Embora o cenário deveria ser ajustado por força legislativa, exigindo prazo máximo para retomada do banco, a decisão tomada pela Quarta Turma neste mês de setembro parece acertada, tendo em vista o espírito que deve sempre permear aplicação da lei de seguir o viés constitucional.

De mais a mais, trata-se de princípio basilar de hermenêutica jurídica de que a lei não possui palavras inúteis, tampouco quando tratamos da Carta Magna de 1988.

Em especial:

“Art. 5º Todos são iguais perante a lei, sem distinção de qualquer natureza, garantindo-se aos brasileiros e aos estrangeiros residentes no País a inviolabilidade do direito à vida, à liberdade, à igualdade, à segurança e à propriedade, nos termos seguintes:
[..]
XXII - é garantido o direito de propriedade;

XXIII - a propriedade atenderá a sua função social”.

Considerando os incisos destacados, é possível compreender que a Lei de Alienação Fiduciária não pode servir para mera blindagem, em especial dos agentes financiadores, a Lei merece análise sob perspectiva constitucional e consequentemente sob a ótica da Dignidade da Pessoa Humana.

Cumpre destacar que a problemática não diz respeito a condomínios de alto padrão, onde o “compromissário comprador” por razões de dificuldade financeira atrasa suas obrigações, mas sobretudo sobre aqueles imóveis de baixo padrão, geralmente adquiridos pelo programa “Minha Casa, Minha Vida” e que por tratar-se maior dificuldade de venda em hasta pública, por vezes restam abandonados no local.
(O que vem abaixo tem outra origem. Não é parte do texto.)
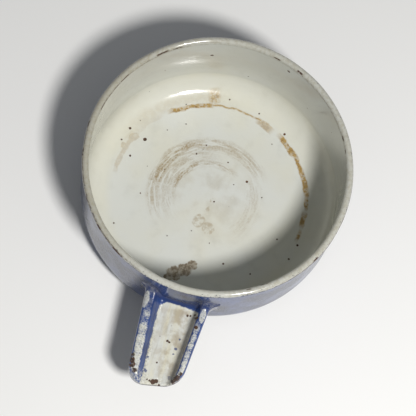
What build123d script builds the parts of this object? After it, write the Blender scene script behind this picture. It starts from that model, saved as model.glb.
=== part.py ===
"""Enamelled pressed-steel shaving bowl with a stub thumb-trough handle.

Frame: the bowl's axis is Z, the standing plane is z = 0 and the handle points along -Y.
Millimetres. Each enamel coat is a solid of its own, fused face to face on the one below it.
A "depth" is a distance below the outer enamel surface, measured square to the sheet.
"""
import os
from math import cos, radians, sin, sqrt

from build123d import *

os.makedirs("parts", exist_ok=True)

# ---------------------------------------------------------------- driving dimensions
rim_radius = 55.0  # outside of the beaded rim
bowl_height = 45.0  # standing plane to the crest of the bead
bead_radius = 1.4  # enamelled bead
wall_radius_low = 54.4  # outside of the wall just above the base fillet
base_fillet = 11.0  # outside radius between wall and base
ring_inner_radius = 36.0  # the base is flat from here out to the fillet
base_rise = 1.4  # how far the middle of the base stands clear of the standing plane

steel = 0.6  # sheet thickness
ground = 0.1  # dark first coat, each side
cover = 0.25  # white or blue cover coat, each side
curl_gap = 0.25  # slit where the curled edge comes back to the wall

handle_reach = 89.5  # bowl axis to the tip of the handle
handle_top = 28.0  # height of the crests above the standing plane
skirt_drop = 7.0  # crests down to the edge of the turned-down skirts
root_half_width = 13.4
tip_half_width = 10.4
trough_root_half = 7.5  # flat floor of the trough
trough_tip_half = 5.2
trough_drop = 5.0  # crests down to the trough floor
slope_run = 2.0  # sideways run of the trough's inner slopes
crest_radius = 1.8
trough_corner_radius = 2.5
tip_corner_radius = 4.8  # seen from above
tip_roll_radius = 4.0  # seen from the side, where the crests roll over the tip
weld_leg = 1.2  # leg of the fillet weld on each side of the handle's root
cover_blend = 2.0  # fillet of the cover coat over the welds and round the rest of the root

# ---------------------------------------------------------------- depths of the layers
under_cover = cover
on_steel = cover + ground
under_steel = on_steel + steel
on_lining = under_steel + ground
sheet_total = on_lining + cover

bead_centre = (rim_radius - bead_radius, bowl_height - bead_radius)
wall_radius_high = rim_radius - 2 * bead_radius + sheet_total
handle_root = wall_radius_high - 3.0  # the handle's sections start inside the bowl wall
skirt_edge = handle_top - skirt_drop
past = 8.0  # how far a cutting solid runs on past what it cuts


# ---------------------------------------------------------------- bowl sections, in the X-Z plane
def bowl_face(depth):
    """Half-section that fills the bowl's outline at this depth, up to the middle of the bead."""
    fillet_radius = base_fillet - depth
    fillet_x = wall_radius_low - base_fillet
    bend = radians(45)
    centre = (0, base_rise + depth)
    ring_in = (ring_inner_radius, depth)
    ring_out = (fillet_x, depth)
    mid_fillet = (fillet_x + fillet_radius * sin(bend), base_fillet - fillet_radius * cos(bend))
    wall_foot = (wall_radius_low - depth, base_fillet)
    wall_head = (wall_radius_high - depth, bead_centre[1])
    axis_top = (0, bead_centre[1])
    with BuildSketch() as section:
        with BuildLine():
            Spline(centre, ring_in, tangents=[(1, 0), (1, 0)])
            Line(ring_in, ring_out)
            ThreePointArc(ring_out, mid_fillet, wall_foot)
            Line(wall_foot, wall_head)
            Line(wall_head, axis_top)
            Line(axis_top, centre)
        make_face()
    return section.sketch


def bead_face(depth):
    """Disc of the bead at this depth."""
    with BuildSketch() as section:
        with Locations(bead_centre):
            Circle(bead_radius - depth)
    return section.sketch


def box_face(left, bottom, right, top):
    """Upright rectangle between two corners."""
    with BuildSketch() as section:
        with Locations(((left + right) / 2, (bottom + top) / 2)):
            Rectangle(right - left, top - bottom)
    return section.sketch


def sheet_face(outer_depth, inner_depth):
    """Section of the pressed sheet between two depths, with its bead filled."""
    return bowl_face(outer_depth) - bowl_face(inner_depth) + bead_face(outer_depth)


def inside_curl():
    """Air inside the curled edge, and the slit that leads out of it down to the steel's lowest point."""
    wall_face = rim_radius - 2 * bead_radius + sheet_total - on_steel
    lowest_steel = bead_centre[1] - bead_radius + on_steel
    return bead_face(under_steel) + box_face(wall_face, lowest_steel, wall_face + curl_gap, bead_centre[1])


def outer_coat_face():
    """Half-plane part of the outer cover coat that is blue: outside the sheet and below the bead's middle."""
    below_bead = box_face(0, -past, rim_radius + past, bead_centre[1])
    return (sheet_face(0, under_cover) & below_bead) - bead_face(under_cover) - bowl_face(under_cover)


# ---------------------------------------------------------------- handle forms
def trough_section(half_width, floor_half, depth, bottom):
    """M-shaped section of the handle at this depth, filled down to this height."""
    crest = handle_top
    lip = floor_half + slope_run
    floor = handle_top - trough_drop
    with BuildSketch() as section:
        with BuildLine():
            Polyline(
                (-half_width, bottom - past),
                (-half_width, crest),
                (-lip, crest),
                (-floor_half, floor),
                (floor_half, floor),
                (lip, crest),
                (half_width, crest),
                (half_width, bottom - past),
                close=True,
            )
        make_face()
        upper = section.vertices().filter_by(lambda v: v.Y > bottom)
        fillet(upper.filter_by(lambda v: v.Y > floor + 1), crest_radius)
        low = section.vertices().filter_by(lambda v: abs(v.Y - floor) < 0.01)
        fillet(low.filter_by(lambda v: abs(abs(v.X) - floor_half) < 0.01), trough_corner_radius)
        offset(amount=-depth, kind=Kind.INTERSECTION, mode=Mode.REPLACE)
        with Locations((0, bottom - past)):
            Rectangle(4 * half_width, 2 * past, mode=Mode.SUBTRACT)
    return section.sketch


def handle_form(depth, bottom):
    """Solid that fills the handle's outline at this depth, from inside the bowl wall to the tip."""
    reach = handle_reach - depth
    far = handle_reach + past
    stretch = (far - handle_root) / (handle_reach - handle_root)
    far_half = root_half_width + (tip_half_width - root_half_width) * stretch
    far_floor = trough_root_half + (trough_tip_half - trough_root_half) * stretch
    with BuildPart(mode=Mode.PRIVATE) as form:
        with BuildSketch(Plane.XZ.offset(handle_root)):
            add(trough_section(root_half_width, trough_root_half, depth, bottom))
        with BuildSketch(Plane.XZ.offset(far)):
            add(trough_section(far_half, far_floor, depth, bottom))
        loft(ruled=True)
        with BuildSketch() as seen_from_above:
            with BuildLine():
                Polyline(
                    (-root_half_width + depth, -handle_root),
                    (-tip_half_width + depth, -reach),
                    (tip_half_width - depth, -reach),
                    (root_half_width - depth, -handle_root),
                    close=True,
                )
            make_face()
            fillet(seen_from_above.vertices().group_by(Axis.Y)[0], tip_corner_radius - depth)
        extrude(amount=2 * bowl_height, mode=Mode.INTERSECT)
        with BuildSketch(Plane.YZ) as seen_from_side:
            with BuildLine():
                Polyline(
                    (-reach, bottom - past),
                    (-reach, handle_top - depth),
                    (0, handle_top - depth),
                    (0, bottom - past),
                    close=True,
                )
            make_face()
            fillet(seen_from_side.vertices().group_by(Axis.Y)[-1].sort_by(Axis.X)[0], tip_roll_radius - depth)
        extrude(amount=2 * root_half_width, both=True, mode=Mode.INTERSECT)
    return form.part


def bowl_form(depth):
    """Solid that fills the bowl's outline at this depth."""
    with BuildPart(mode=Mode.PRIVATE) as form:
        with BuildSketch(Plane.XZ):
            add(bowl_face(depth))
        revolve(axis=Axis.Z)
    return form.part


def blended_root(depth, radius):
    """Handle outline at this depth, with a fillet running into the bowl's outline and its skirts cut level."""
    tall_bottom = skirt_edge - past
    bowl = bowl_form(depth)
    with BuildPart(mode=Mode.PRIVATE) as blend:
        add(bowl)
        add(handle_form(depth, tall_bottom))
        seam = blend.edges().filter_by(
            lambda edge: tall_bottom + 0.1 < (edge @ 0.5).Z < handle_top + 0.1
            and -rim_radius < (edge @ 0.5).Y < -handle_root
            and abs((edge @ 0.5).X) < root_half_width
        )
        fillet(seam, radius)
        with BuildSketch(Plane.XY.offset(skirt_edge + depth)):
            Rectangle(4 * rim_radius, 4 * rim_radius)
        extrude(amount=-2 * bowl_height, mode=Mode.SUBTRACT)
        add(bowl, mode=Mode.SUBTRACT)
    return blend.part


def weld_prisms(depth, leg):
    """Upright three-cornered bars, one each side of the root, that run on into the skirt and the wall."""
    skirt_x = root_half_width - depth - slope_run * 0.1
    wall_y = -sqrt(wall_radius_low**2 - skirt_x**2) + depth
    wall_end_y = -sqrt(wall_radius_low**2 - (skirt_x + leg) ** 2) + depth
    low = skirt_edge + depth
    high = handle_top - 1.2 * crest_radius
    with BuildPart(mode=Mode.PRIVATE) as bars:
        with BuildSketch(Plane.XY.offset(low)):
            with BuildLine():
                Polyline(
                    (skirt_x, wall_y - leg),
                    (skirt_x + leg, wall_end_y),
                    (skirt_x + leg, wall_end_y + leg),
                    (skirt_x - leg, wall_y + leg),
                    (skirt_x - leg, wall_y - leg),
                    close=True,
                )
            make_face()
            mirror(about=Plane.YZ)
        extrude(amount=high - low + depth)
    return bars.part


def handle_hollow(depth):
    """Air and layers under the handle's sheet, below this depth, open at the bottom."""
    return handle_form(depth, skirt_edge - past)


# ---------------------------------------------------------------- pressed steel
with BuildPart() as bowl_pressing:
    with BuildSketch(Plane.XZ):
        add(sheet_face(on_steel, under_steel))
        add(inside_curl(), mode=Mode.SUBTRACT)
    revolve(axis=Axis.Z)

with BuildPart() as handle_pressing:
    add(handle_form(on_steel, skirt_edge + on_steel))
    add(handle_hollow(under_steel), mode=Mode.SUBTRACT)
    add(bowl_form(on_steel), mode=Mode.SUBTRACT)

with BuildPart() as handle_weld_beads:
    add(weld_prisms(on_steel, weld_leg))
    add(handle_hollow(on_steel), mode=Mode.SUBTRACT)
    add(bowl_form(on_steel), mode=Mode.SUBTRACT)

# ---------------------------------------------------------------- ground coats
with BuildPart() as bowl_ground_coat:
    with BuildSketch(Plane.XZ):
        add(sheet_face(under_cover, on_lining))
        add(sheet_face(on_steel, under_steel), mode=Mode.SUBTRACT)
    revolve(axis=Axis.Z)
    add(handle_pressing.part, mode=Mode.SUBTRACT)
    add(handle_weld_beads.part, mode=Mode.SUBTRACT)

ground_leg = weld_leg - ground * (2 - sqrt(2))
handle_under_cover = (
    handle_form(under_cover, skirt_edge + under_cover)
    + weld_prisms(under_cover, ground_leg)
    - handle_hollow(on_lining)
    - bowl_form(under_cover)
)

with BuildPart() as handle_ground_coat:
    add(handle_under_cover)
    add(handle_pressing.part, mode=Mode.SUBTRACT)
    add(handle_weld_beads.part, mode=Mode.SUBTRACT)

# ---------------------------------------------------------------- cover coats
with BuildPart() as bowl_white_lining:
    with BuildSketch(Plane.XZ):
        add(sheet_face(0, sheet_total))
        add(sheet_face(under_cover, on_lining), mode=Mode.SUBTRACT)
        add(outer_coat_face(), mode=Mode.SUBTRACT)
    revolve(axis=Axis.Z)

with BuildPart() as bowl_blue_jacket:
    with BuildSketch(Plane.XZ):
        add(outer_coat_face())
    revolve(axis=Axis.Z)
    add(handle_under_cover, mode=Mode.SUBTRACT)
    add(handle_weld_beads.part, mode=Mode.SUBTRACT)

with BuildPart(mode=Mode.PRIVATE) as over_trough:
    with BuildSketch(Plane.XY.offset(handle_top - trough_drop - 1.2 * under_cover)):
        with BuildLine():
            Polyline(
                (-trough_root_half, -handle_root),
                (-trough_tip_half, -handle_reach - past),
                (trough_tip_half, -handle_reach - past),
                (trough_root_half, -handle_root),
                close=True,
            )
        make_face()
    extrude(amount=bowl_height)

handle_core = handle_under_cover + handle_pressing.part + handle_weld_beads.part
handle_cover = blended_root(0, cover_blend) - handle_hollow(sheet_total) - handle_core

with BuildPart() as handle_white_panel:
    add(handle_cover)
    add(over_trough.part, mode=Mode.INTERSECT)

with BuildPart() as handle_blue_coat:
    add(handle_cover)
    add(over_trough.part, mode=Mode.SUBTRACT)

# ---------------------------------------------------------------- one STEP file for each piece
pieces = {
    "bowl_pressing": bowl_pressing,
    "handle_pressing": handle_pressing,
    "handle_weld_beads": handle_weld_beads,
    "bowl_ground_coat": bowl_ground_coat,
    "handle_ground_coat": handle_ground_coat,
    "bowl_white_lining": bowl_white_lining,
    "bowl_blue_jacket": bowl_blue_jacket,
    "handle_white_panel": handle_white_panel,
    "handle_blue_coat": handle_blue_coat,
}
for name, piece in pieces.items():
    piece.part.label = name
    export_step(piece.part, f"parts/{name}.step")
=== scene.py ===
"""Looks of the worn enamelled shaving mug: its layers, their wear, the light and the camera.

Every length in this script is in millimetres in the mug's own frame and is turned into metres
where a mesh, lamp or camera is made.
"""
import math

import bpy
import numpy as np
from mathutils import Matrix, Vector, noise


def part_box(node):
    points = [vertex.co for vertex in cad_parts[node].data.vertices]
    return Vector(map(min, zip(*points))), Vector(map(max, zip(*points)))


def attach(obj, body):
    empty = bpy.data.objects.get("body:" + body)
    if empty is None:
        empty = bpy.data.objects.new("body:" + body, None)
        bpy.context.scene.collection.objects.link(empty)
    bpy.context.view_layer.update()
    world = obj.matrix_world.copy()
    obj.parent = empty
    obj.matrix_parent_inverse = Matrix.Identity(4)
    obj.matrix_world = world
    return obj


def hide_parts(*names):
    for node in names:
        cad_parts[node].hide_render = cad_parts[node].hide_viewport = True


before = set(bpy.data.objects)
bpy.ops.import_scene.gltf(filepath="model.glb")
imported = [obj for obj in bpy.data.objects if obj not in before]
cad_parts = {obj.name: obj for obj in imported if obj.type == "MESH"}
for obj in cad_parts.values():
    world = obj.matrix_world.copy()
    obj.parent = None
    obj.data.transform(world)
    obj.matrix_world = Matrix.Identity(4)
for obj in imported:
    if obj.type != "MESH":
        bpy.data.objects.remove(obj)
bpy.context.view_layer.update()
MM = 0.001

# ---------------------------------------------------------------- sizes read from the frame
_, lining_high = (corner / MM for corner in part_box("bowl_white_lining"))
_, jacket_high = (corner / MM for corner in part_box("bowl_blue_jacket"))
handle_low, _ = (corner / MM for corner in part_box("handle_blue_coat"))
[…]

Além disso, também merece crítica a concessão exacerbada de crédito àqueles não possuem lastro patrimonial e ou financeiro básico para arcar com os pagamentos somados (financiamento e taxa condominial), tendo em vista que em razão de suposta facilidade de blindagem que a lei lhe oferta, por vezes cria um clima de libera geral aos adquirentes. No frigir dos ovos, a conta dos imóveis abandonados e endividados sobra para os demais condôminos trabalhadores que possuem taxas condominiais deveras valorizada.